Supplied information »

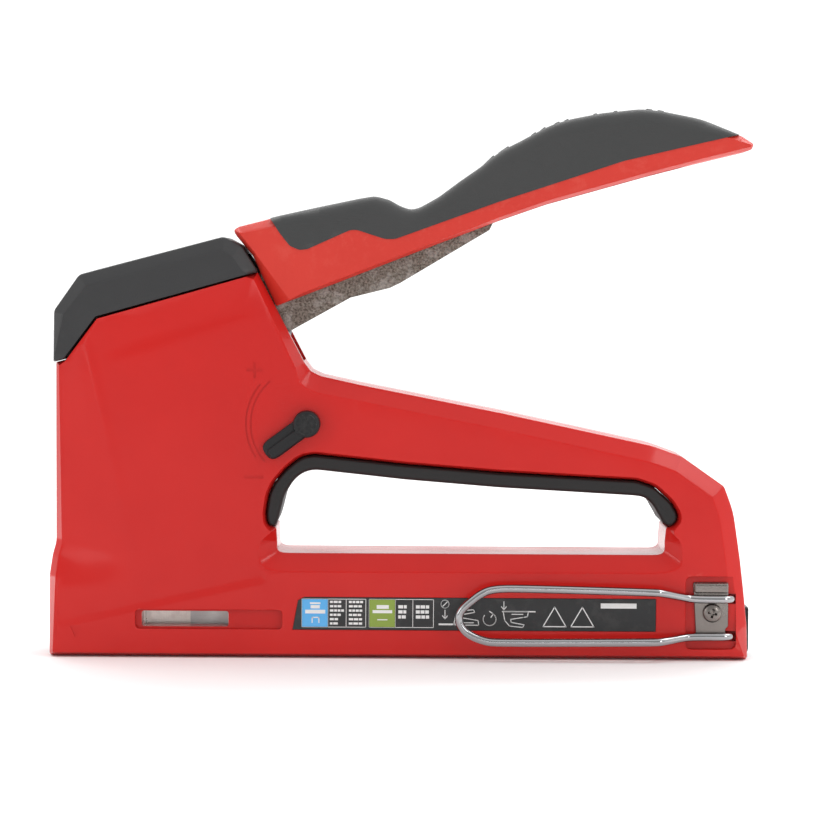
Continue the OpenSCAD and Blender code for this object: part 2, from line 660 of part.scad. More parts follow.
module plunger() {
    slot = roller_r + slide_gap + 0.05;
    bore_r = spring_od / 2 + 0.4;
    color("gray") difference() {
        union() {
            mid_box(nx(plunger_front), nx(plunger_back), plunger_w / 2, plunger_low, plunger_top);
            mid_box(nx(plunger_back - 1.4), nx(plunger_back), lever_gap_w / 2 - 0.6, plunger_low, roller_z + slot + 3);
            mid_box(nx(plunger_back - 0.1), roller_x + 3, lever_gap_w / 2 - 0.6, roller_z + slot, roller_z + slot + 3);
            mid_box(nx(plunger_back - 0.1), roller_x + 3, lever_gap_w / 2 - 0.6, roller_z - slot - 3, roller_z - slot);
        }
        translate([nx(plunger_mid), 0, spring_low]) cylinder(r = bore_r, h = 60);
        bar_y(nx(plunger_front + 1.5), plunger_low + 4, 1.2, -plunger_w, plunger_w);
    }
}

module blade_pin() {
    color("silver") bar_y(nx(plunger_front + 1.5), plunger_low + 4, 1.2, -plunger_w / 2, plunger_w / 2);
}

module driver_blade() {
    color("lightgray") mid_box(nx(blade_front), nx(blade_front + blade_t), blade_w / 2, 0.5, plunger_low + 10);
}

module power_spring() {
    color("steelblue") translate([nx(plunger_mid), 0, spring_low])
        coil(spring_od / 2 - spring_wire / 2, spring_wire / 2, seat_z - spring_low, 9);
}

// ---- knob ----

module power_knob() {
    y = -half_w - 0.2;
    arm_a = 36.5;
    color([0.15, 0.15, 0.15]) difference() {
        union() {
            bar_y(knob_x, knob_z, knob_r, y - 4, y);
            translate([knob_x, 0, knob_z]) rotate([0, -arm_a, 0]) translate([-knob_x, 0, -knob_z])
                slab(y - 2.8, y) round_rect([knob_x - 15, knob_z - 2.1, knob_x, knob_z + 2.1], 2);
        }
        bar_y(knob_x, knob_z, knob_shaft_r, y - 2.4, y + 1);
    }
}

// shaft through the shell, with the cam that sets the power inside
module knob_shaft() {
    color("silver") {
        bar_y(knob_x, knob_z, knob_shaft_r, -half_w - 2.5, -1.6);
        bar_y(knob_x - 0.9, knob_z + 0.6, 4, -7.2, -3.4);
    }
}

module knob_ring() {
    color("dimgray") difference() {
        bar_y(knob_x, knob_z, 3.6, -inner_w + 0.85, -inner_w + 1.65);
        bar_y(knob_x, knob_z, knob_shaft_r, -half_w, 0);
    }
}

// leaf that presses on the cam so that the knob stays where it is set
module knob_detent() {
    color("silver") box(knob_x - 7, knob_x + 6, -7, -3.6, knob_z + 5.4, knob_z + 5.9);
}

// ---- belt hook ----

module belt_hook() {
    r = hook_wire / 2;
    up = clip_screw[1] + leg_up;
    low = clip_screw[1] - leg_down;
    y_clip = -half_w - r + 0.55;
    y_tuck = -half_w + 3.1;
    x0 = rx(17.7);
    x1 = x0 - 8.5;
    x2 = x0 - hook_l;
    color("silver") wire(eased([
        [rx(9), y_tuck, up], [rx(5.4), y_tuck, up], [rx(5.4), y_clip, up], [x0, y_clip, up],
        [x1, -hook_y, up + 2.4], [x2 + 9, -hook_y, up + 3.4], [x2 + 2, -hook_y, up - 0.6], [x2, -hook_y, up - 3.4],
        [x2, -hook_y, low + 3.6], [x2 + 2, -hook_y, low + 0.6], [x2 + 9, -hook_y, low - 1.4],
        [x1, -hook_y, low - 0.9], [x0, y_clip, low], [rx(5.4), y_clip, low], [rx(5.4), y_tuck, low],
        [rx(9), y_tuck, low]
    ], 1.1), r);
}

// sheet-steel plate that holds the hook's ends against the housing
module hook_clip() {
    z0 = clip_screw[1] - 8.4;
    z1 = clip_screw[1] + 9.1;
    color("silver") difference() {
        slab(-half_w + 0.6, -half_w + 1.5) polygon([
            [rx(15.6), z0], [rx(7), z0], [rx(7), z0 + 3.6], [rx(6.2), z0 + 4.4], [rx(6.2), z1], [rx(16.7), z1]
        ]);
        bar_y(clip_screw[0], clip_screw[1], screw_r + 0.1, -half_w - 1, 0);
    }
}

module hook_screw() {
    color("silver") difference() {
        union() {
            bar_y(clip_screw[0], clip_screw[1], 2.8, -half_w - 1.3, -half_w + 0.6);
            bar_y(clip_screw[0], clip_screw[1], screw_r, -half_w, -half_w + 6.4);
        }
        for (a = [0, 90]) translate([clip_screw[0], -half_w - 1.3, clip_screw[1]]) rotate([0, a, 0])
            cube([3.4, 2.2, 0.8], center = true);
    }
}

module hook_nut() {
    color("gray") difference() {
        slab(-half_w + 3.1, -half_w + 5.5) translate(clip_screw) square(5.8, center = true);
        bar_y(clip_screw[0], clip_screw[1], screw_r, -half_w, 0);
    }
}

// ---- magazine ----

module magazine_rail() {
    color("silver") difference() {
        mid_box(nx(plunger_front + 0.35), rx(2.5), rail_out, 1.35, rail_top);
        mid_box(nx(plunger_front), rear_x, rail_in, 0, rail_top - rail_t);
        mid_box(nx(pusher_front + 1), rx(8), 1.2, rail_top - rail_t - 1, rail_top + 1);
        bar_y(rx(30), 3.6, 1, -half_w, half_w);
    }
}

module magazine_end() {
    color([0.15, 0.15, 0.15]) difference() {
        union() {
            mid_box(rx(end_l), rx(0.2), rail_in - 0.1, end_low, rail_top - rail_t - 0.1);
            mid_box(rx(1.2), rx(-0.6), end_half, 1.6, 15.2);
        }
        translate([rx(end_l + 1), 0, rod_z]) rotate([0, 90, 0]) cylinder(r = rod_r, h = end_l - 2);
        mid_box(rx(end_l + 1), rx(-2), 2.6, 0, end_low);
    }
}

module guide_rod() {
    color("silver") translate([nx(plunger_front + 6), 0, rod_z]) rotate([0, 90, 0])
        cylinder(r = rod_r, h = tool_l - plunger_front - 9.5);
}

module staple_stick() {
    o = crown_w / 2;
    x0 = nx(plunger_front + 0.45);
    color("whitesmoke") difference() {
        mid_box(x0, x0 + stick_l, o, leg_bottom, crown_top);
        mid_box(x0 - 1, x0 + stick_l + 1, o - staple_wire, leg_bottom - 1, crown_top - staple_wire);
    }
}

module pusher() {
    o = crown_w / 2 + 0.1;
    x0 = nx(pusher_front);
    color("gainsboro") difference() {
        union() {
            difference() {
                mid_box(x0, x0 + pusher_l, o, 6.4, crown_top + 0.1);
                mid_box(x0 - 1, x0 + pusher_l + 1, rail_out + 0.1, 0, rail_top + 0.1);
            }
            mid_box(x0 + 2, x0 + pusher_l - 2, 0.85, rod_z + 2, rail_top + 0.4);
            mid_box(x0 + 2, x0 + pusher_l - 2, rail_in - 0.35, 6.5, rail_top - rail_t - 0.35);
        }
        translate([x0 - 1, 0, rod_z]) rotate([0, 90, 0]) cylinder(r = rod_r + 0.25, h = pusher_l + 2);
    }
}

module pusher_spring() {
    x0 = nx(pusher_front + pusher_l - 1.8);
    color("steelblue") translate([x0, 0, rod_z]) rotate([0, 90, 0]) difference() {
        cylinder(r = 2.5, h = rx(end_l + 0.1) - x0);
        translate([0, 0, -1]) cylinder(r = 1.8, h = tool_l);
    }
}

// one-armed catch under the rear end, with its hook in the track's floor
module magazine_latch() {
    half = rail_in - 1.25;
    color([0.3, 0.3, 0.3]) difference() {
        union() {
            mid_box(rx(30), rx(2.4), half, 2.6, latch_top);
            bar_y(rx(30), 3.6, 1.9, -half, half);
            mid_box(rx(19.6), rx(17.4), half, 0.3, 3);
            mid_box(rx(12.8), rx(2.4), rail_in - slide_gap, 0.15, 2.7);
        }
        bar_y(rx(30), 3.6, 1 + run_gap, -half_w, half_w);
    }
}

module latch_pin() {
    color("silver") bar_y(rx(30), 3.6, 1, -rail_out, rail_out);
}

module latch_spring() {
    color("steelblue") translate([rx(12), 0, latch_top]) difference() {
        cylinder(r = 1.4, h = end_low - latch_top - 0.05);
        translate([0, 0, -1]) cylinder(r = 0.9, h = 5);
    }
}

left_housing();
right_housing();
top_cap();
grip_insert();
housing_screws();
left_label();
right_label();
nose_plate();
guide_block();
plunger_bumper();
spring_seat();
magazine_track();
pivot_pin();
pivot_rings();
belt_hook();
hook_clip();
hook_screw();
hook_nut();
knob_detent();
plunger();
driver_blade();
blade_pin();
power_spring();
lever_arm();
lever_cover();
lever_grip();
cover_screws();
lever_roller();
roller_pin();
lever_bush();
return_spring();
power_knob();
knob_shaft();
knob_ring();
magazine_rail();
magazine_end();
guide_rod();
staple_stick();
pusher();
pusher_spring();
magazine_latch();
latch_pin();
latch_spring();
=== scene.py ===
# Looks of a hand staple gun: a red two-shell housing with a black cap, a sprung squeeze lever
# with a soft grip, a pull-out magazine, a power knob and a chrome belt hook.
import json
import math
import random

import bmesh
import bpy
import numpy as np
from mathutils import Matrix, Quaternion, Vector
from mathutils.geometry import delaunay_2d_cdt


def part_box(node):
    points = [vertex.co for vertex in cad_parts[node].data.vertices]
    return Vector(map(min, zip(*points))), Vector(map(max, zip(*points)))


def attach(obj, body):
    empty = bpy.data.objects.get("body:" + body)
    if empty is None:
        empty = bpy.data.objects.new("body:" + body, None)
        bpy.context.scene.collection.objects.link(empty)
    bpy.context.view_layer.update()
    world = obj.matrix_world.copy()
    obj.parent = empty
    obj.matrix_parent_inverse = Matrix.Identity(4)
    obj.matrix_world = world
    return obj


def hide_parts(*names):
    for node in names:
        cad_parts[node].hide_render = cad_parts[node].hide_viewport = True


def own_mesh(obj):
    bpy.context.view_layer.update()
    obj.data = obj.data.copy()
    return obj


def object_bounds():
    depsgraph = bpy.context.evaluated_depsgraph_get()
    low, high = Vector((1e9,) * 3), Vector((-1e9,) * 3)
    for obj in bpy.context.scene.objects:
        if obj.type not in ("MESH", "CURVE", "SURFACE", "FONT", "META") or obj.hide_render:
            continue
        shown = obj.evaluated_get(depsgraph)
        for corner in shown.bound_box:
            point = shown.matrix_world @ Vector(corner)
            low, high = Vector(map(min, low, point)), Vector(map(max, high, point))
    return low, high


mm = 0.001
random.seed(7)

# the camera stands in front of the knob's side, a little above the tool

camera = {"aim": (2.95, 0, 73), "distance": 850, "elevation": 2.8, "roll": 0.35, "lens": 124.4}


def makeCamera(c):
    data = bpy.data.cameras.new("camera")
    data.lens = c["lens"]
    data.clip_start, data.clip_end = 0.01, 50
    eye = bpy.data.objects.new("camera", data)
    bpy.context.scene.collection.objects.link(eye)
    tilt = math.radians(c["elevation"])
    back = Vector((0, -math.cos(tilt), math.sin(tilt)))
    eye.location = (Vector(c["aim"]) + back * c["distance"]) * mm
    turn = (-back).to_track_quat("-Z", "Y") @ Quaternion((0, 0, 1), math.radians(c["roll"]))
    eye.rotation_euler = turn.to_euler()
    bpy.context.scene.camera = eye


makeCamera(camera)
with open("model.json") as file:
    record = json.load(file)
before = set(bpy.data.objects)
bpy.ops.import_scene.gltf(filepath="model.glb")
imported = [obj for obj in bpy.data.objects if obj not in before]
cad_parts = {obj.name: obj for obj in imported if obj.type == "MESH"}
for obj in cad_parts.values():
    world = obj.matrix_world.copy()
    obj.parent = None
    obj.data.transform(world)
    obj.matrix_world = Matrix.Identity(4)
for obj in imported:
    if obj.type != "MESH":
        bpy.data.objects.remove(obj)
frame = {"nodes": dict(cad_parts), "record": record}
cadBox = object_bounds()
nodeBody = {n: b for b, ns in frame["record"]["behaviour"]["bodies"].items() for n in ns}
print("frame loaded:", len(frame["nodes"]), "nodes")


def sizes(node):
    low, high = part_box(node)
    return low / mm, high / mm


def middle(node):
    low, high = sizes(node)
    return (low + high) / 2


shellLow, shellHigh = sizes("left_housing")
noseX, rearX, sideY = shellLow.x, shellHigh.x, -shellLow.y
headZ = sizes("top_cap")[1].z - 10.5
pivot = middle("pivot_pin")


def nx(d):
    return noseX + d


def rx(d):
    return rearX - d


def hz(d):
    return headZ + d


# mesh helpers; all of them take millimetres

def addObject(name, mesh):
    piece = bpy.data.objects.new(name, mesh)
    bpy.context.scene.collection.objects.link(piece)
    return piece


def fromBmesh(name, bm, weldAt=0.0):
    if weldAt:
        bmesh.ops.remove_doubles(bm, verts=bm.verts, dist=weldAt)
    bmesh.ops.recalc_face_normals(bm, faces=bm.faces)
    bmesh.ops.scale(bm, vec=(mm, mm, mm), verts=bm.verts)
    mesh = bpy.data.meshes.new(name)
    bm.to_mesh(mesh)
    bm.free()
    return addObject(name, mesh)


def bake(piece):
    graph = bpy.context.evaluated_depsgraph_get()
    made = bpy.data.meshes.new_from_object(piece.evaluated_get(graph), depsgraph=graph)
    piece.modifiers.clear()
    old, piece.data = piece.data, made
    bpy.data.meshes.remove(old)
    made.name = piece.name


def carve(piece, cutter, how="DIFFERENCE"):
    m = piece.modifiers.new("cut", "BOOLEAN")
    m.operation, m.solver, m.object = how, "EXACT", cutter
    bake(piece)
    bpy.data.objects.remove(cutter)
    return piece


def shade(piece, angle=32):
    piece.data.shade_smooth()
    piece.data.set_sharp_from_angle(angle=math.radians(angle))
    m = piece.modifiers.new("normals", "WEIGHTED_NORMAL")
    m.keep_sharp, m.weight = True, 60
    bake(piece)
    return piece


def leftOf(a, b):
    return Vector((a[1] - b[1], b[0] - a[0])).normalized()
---
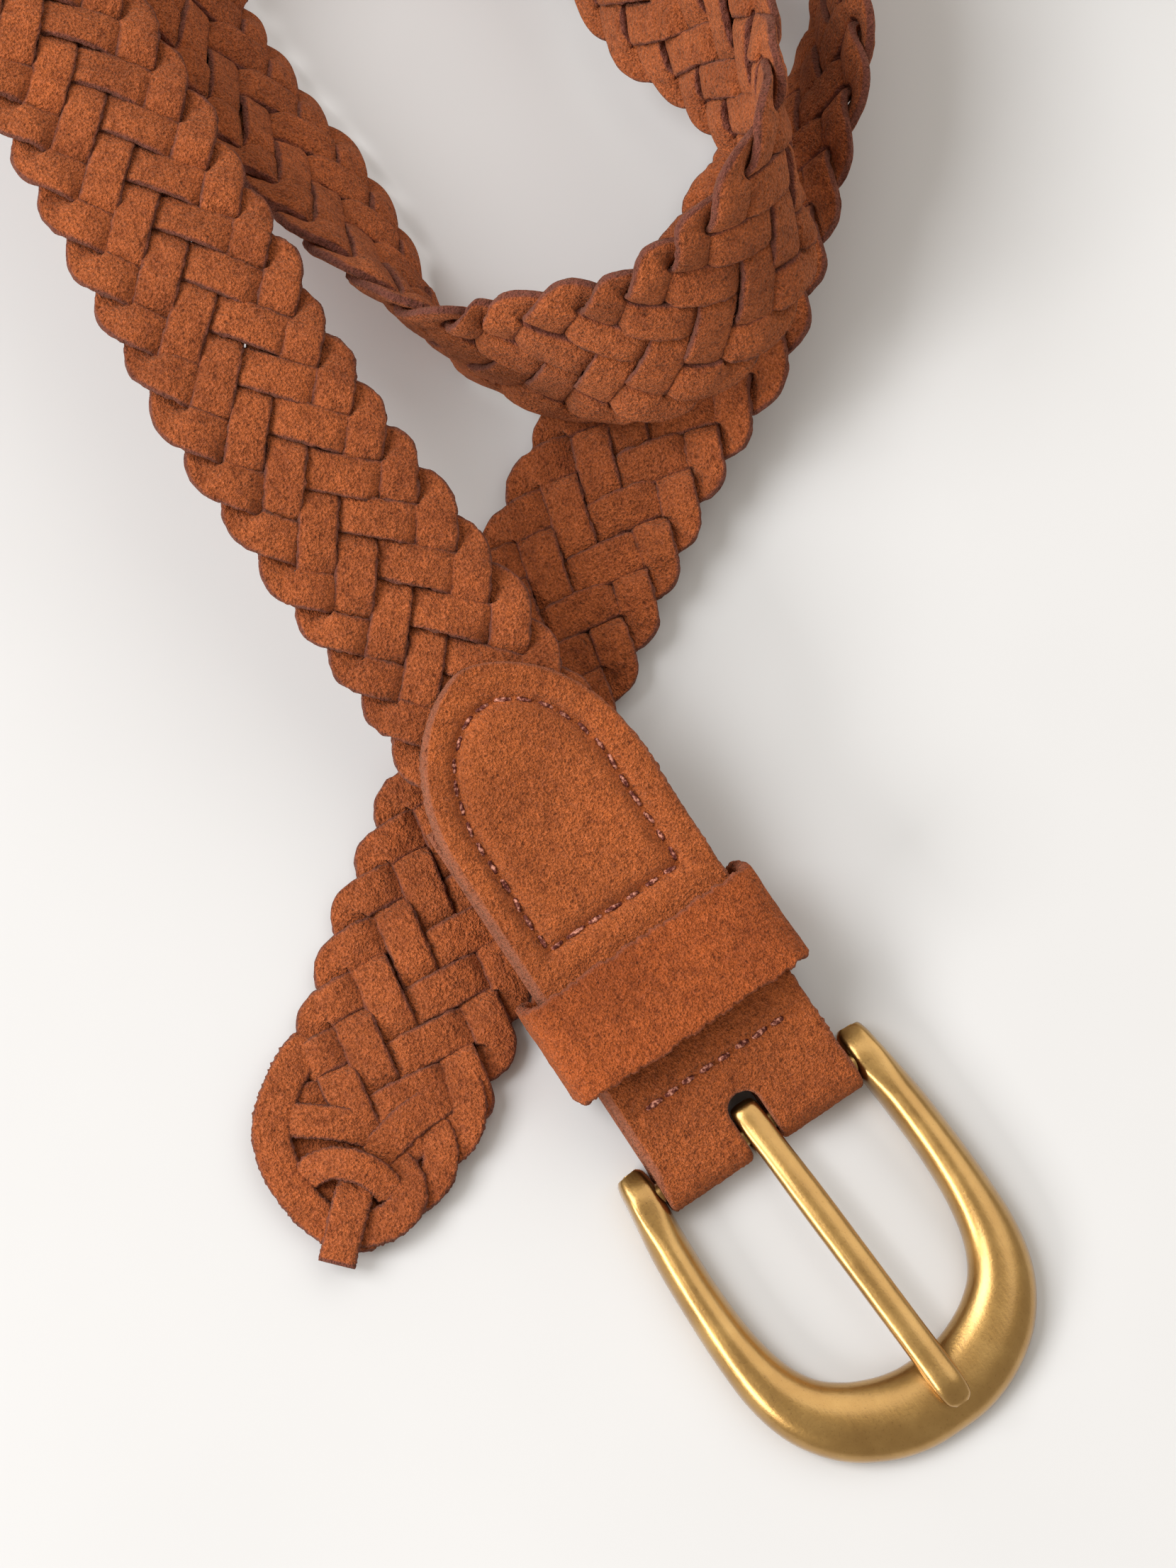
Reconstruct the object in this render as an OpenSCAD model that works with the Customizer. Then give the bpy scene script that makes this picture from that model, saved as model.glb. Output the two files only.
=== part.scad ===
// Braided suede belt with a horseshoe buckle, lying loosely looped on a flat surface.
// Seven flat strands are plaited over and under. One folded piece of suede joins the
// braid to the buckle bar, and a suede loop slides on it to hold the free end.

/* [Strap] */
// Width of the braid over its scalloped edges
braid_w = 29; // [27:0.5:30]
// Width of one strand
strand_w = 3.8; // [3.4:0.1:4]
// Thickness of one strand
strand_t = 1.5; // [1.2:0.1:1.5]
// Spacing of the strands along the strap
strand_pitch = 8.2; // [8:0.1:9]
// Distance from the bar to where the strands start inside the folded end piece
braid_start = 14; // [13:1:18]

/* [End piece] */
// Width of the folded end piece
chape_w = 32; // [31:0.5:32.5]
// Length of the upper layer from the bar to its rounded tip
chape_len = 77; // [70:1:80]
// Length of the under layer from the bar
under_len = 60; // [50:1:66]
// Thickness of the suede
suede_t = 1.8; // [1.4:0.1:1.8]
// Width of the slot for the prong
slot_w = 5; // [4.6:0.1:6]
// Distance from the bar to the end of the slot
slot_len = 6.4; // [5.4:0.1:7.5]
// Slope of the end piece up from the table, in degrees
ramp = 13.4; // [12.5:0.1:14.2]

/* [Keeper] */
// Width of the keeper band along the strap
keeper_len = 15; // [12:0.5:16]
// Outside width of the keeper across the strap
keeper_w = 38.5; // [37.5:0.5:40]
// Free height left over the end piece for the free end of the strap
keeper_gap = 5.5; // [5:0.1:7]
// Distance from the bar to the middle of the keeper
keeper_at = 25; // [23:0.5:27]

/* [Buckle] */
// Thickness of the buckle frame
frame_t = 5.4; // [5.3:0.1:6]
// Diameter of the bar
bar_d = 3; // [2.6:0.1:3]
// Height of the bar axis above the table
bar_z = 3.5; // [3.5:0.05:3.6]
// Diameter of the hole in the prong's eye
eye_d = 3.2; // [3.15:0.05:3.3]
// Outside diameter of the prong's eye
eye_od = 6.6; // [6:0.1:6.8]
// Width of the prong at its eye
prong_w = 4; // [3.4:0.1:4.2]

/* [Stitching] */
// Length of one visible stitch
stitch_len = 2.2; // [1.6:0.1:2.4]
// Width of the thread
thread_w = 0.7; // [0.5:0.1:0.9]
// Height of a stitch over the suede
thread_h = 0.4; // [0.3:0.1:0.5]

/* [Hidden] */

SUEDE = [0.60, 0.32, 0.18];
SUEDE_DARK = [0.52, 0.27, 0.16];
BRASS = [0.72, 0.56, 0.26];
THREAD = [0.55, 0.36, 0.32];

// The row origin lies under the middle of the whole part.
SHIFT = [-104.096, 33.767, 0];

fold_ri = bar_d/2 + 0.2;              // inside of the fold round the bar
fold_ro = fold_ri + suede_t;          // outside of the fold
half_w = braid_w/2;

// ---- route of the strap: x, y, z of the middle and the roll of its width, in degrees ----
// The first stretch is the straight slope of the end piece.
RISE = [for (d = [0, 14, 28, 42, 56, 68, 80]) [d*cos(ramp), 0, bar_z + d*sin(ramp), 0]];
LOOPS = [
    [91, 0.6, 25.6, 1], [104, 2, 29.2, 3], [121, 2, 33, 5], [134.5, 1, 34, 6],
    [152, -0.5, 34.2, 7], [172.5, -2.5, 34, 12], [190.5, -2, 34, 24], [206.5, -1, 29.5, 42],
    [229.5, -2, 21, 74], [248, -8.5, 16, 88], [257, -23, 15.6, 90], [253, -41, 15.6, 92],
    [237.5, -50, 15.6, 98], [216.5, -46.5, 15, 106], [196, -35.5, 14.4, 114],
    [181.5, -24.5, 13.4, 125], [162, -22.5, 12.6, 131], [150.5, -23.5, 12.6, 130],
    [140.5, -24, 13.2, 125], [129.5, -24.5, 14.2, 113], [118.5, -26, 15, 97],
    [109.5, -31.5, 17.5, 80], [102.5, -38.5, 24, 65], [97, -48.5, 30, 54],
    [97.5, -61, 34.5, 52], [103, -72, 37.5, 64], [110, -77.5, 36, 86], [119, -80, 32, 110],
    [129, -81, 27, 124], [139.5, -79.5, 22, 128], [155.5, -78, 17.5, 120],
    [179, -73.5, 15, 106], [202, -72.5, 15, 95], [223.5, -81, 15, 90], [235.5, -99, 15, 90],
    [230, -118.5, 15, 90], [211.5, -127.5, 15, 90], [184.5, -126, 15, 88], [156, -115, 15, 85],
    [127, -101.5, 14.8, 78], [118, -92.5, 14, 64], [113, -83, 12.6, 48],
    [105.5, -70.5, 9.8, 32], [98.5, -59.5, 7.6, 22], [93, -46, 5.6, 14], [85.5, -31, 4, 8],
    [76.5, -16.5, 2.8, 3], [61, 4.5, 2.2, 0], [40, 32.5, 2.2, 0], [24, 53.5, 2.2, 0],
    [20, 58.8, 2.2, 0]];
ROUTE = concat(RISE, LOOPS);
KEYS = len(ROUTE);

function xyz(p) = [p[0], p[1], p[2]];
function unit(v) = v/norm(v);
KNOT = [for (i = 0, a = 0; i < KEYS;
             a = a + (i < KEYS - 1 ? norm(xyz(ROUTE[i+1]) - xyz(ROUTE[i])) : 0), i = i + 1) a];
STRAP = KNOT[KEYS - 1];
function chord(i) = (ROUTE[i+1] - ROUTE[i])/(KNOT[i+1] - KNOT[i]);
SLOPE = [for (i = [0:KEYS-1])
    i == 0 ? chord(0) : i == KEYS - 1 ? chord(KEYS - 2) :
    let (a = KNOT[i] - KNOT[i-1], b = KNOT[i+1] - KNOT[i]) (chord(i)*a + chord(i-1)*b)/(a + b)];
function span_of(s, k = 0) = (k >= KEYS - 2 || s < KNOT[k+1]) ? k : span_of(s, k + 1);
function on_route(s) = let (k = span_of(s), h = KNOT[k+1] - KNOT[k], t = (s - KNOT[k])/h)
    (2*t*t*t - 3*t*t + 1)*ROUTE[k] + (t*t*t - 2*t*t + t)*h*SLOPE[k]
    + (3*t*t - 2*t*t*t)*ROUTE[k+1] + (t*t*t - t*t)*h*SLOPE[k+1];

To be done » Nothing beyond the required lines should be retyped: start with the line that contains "left_housing();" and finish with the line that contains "obj.parent = empty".

Exercise answer »
left_housing();
right_housing();
top_cap();
grip_insert();
housing_screws();
left_label();
right_label();
nose_plate();
guide_block();
plunger_bumper();
spring_seat();
magazine_track();
pivot_pin();
pivot_rings();
belt_hook();
hook_clip();
hook_screw();
hook_nut();
knob_detent();
plunger();
driver_blade();
blade_pin();
power_spring();
lever_arm();
lever_cover();
lever_grip();
cover_screws();
lever_roller();
roller_pin();
lever_bush();
return_spring();
power_knob();
knob_shaft();
knob_ring();
magazine_rail();
magazine_end();
guide_rod();
staple_stick();
pusher();
pusher_spring();
magazine_latch();
latch_pin();
latch_spring();
=== scene.py ===
# Looks of a hand staple gun: a red two-shell housing with a black cap, a sprung squeeze lever
# with a soft grip, a pull-out magazine, a power knob and a chrome belt hook.
import json
import math
import random

import bmesh
import bpy
import numpy as np
from mathutils import Matrix, Quaternion, Vector
from mathutils.geometry import delaunay_2d_cdt


def part_box(node):
    points = [vertex.co for vertex in cad_parts[node].data.vertices]
    return Vector(map(min, zip(*points))), Vector(map(max, zip(*points)))


def attach(obj, body):
    empty = bpy.data.objects.get("body:" + body)
    if empty is None:
        empty = bpy.data.objects.new("body:" + body, None)
        bpy.context.scene.collection.objects.link(empty)
    bpy.context.view_layer.update()
    world = obj.matrix_world.copy()
    obj.parent = empty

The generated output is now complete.